Par contre, certains dialogues de la part d'une petite fille de huit ans, aussi allumée puisse-t-elle être, sont peu crédibles. Les bondieuseries à répétition m'ont agacé, de même que les salmigondis de Manu où les répugnants tarifs de taxi, les tirades sur son peuple, la supposée sagesse ancestrale et les élans musicaux cohabitent difficilement. Reste que ces passages ont leur place dans le récit et n'altèrent pas significativement la belle découverte de cette facette de l'écrivaine que je ne connaissais que pour sa trilogie Morales, d'un tout autre ordre. Au final, une très belle trouvaille.
Montana 1948 de Larry Watson
Une petite ville, un shérif consciencieux, son frère, héros de guerre et médecin apprécié, qui fait soudain l'objet de rumeurs sur ses pratiques douteuses envers les femmes indiennes de la réserve d'à côté. Dilemme pour l'homme de loi: on ferme les yeux, on limite les dégâts contre un engagement de cesser, on va au bout de l'enquête et on le traduit en justice ? Alors que le père l'idolâtre, que la communauté l'apprécie et que le lien fraternel s'y oppose. Toute l'histoire est racontée par le fils de douze ans du shérif qui adorait son oncle avant d'entendre ces rumeurs à l'accent de vérité.

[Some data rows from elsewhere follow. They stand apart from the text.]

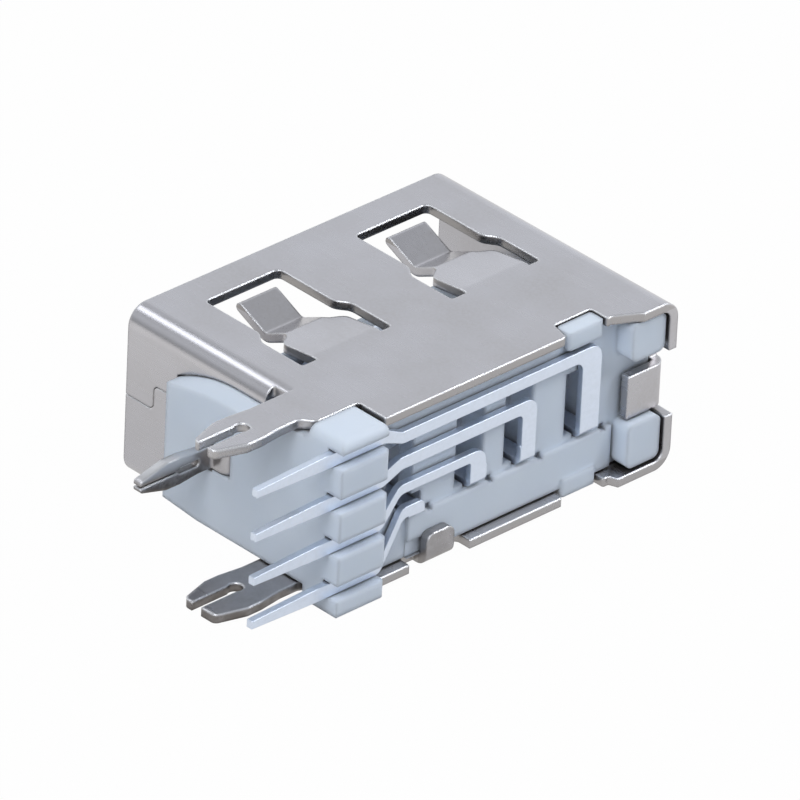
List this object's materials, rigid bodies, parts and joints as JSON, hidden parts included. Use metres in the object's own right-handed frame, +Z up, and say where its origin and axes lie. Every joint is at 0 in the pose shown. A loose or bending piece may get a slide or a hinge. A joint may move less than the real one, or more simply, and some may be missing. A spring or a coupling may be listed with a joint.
{
  "type": "usb-a socket",
  "caption": "Side-entry socket for a flat rectangular plug: folded steel shell with springs and board legs, insulating body with tongue and comb, and formed contacts with straight tails.",
  "frame": {"origin": "middle of the flat face of the insulating body that seats on the circuit board, level with the middle of the shell", "axes": "+X out of the board face, the way the legs and tails point; -Y out of the plug mouth; +Z up, out of one wide face of the shell, with the tongue in the lower half"},
  "size_m": [0.0168, 0.01, 0.0059],
  "materials": {
    "shell_steel": "satin nickel plate",
    "housing_plastic": "satin moulded",
    "contact_tin": "matt tin plate"
  },
  "bodies": {
    "root": {"shell": "shell_steel", "housing": "housing_plastic", "contact_1": "contact_tin", "contact_2": "contact_tin", "contact_3": "contact_tin", "contact_4": "contact_tin"}
  },
  "joints": []
}
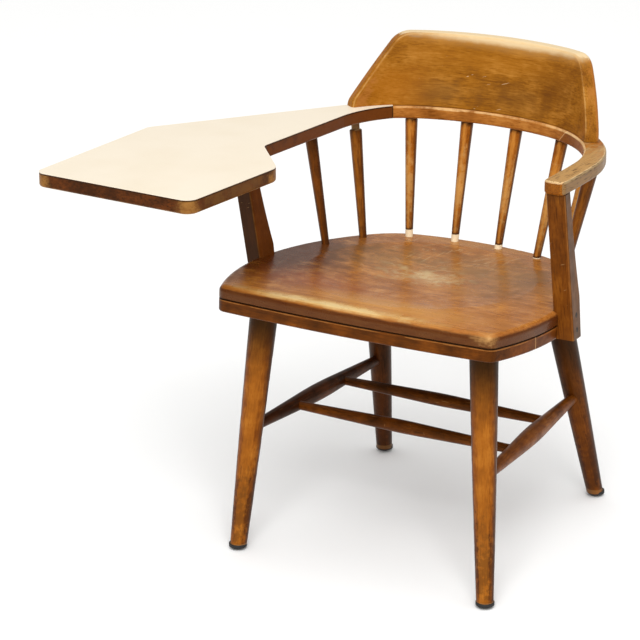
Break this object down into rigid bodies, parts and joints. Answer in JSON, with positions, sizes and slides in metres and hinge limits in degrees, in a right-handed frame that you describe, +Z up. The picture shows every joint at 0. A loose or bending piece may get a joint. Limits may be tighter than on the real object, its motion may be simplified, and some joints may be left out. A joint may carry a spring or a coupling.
{
  "type": "writing arm windsor chair",
  "caption": "Wooden windsor armchair with a bent arm bow, spindle back, bent crest, dished seat, splayed legs with stretchers, and a fixed laminate-topped writing tablet on the sitter's right.",
  "frame": {"origin": "middle of the whole chair's outline, tablet included, at floor level", "axes": "+Z up, the sitter faces -Y, +X towards the sitter's left, the tablet is at -X"},
  "size_m": [0.7644, 0.7154, 0.78],
  "materials": {
    "stained_birch": "worn reddish brown stain and varnish on birch or maple",
    "dowel_birch": "bare birch",
    "tablet_laminate": "satin cream laminate",
    "glide_steel": "dark worn steel",
    "glide_rubber": "black rubber",
    "screw_steel": "plain steel"
  },
  "bodies": {
    "root": {"back_cross_stretcher": "stained_birch", "back_left_glide_cap": "glide_steel", "back_left_glide_cushion": "glide_rubber", "back_left_leg": "stained_birch", "back_right_glide_cap": "glide_steel", "back_right_glide_cushion": "glide_rubber", "back_right_leg": "stained_birch", "centre_rail": "stained_birch", "crest": "stained_birch", "crest_screws": "screw_steel", "front_cross_stretcher": "stained_birch", "front_left_glide_cap": "glide_steel", "front_left_glide_cushion": "glide_rubber", "front_left_leg": "stained_birch", "front_right_glide_cap": "glide_steel", "front_right_glide_cushion": "glide_rubber", "front_right_leg": "stained_birch", "left_arm": "stained_birch", "left_post": "stained_birch", "left_stretcher": "stained_birch", "post_glue_block": "stained_birch", "post_screws": "screw_steel", "right_post": "stained_birch", "right_stretcher": "stained_birch", "scarf_joint_dowels": "dowel_birch", "seat_back_rail": "stained_birch", "seat_board": "stained_birch", "seat_front_rail": "stained_birch", "seat_left_rail": "stained_birch", "seat_rail_screws": "screw_steel", "seat_right_rail": "stained_birch", "spindle_1": "stained_birch", "spindle_2": "stained_birch", "spindle_3": "stained_birch", "spindle_4": "stained_birch", "spindle_5": "stained_birch", "spindle_6": "stained_birch", "spindle_7": "stained_birch", "spindle_8": "stained_birch", "tablet_core": "stained_birch", "tablet_joint_dowels": "dowel_birch", "tablet_laminate": "tablet_laminate"}
  },
  "joints": []
}
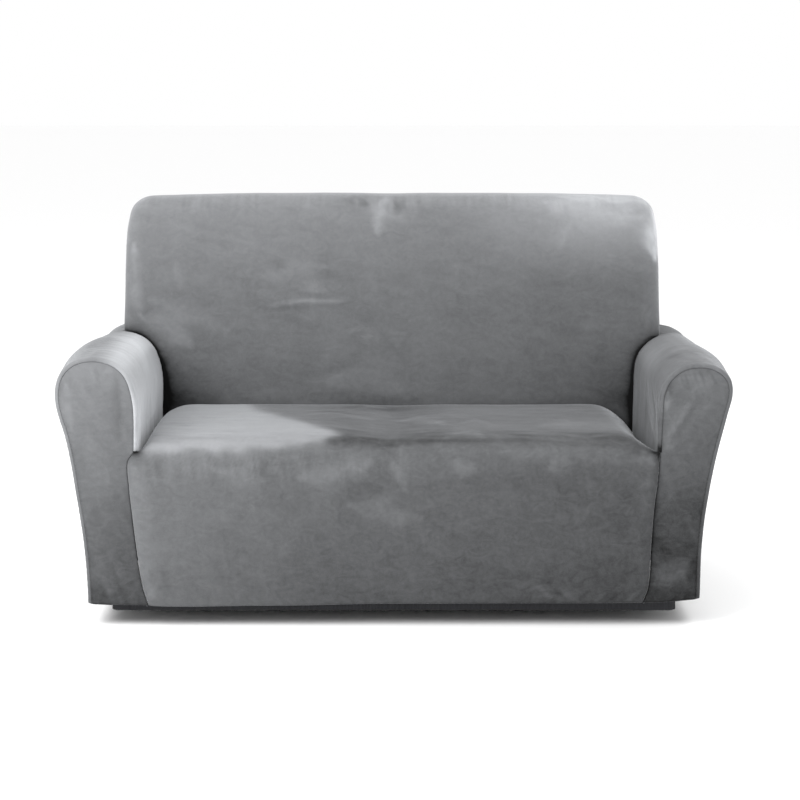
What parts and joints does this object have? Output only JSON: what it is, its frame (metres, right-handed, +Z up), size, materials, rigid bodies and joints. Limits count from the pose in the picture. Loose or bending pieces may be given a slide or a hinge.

Le roman est court, le récit bien développé, les voix qui s'élèvent pour une option ou l'autre bien représentées, la perplexité du jeune narrateur bien exprimée. Il y est question d'abus sexuels, de racisme, de droiture, d'abus de pouvoir, de l'attraction du déni et, par-dessus tout, de justice. Malgré la lourdeur du sujet, tout y est traité avec retenue, pudeur presque. Une réussite qui incite à lire l'autre roman consacré à la famille Hayden “Justice”.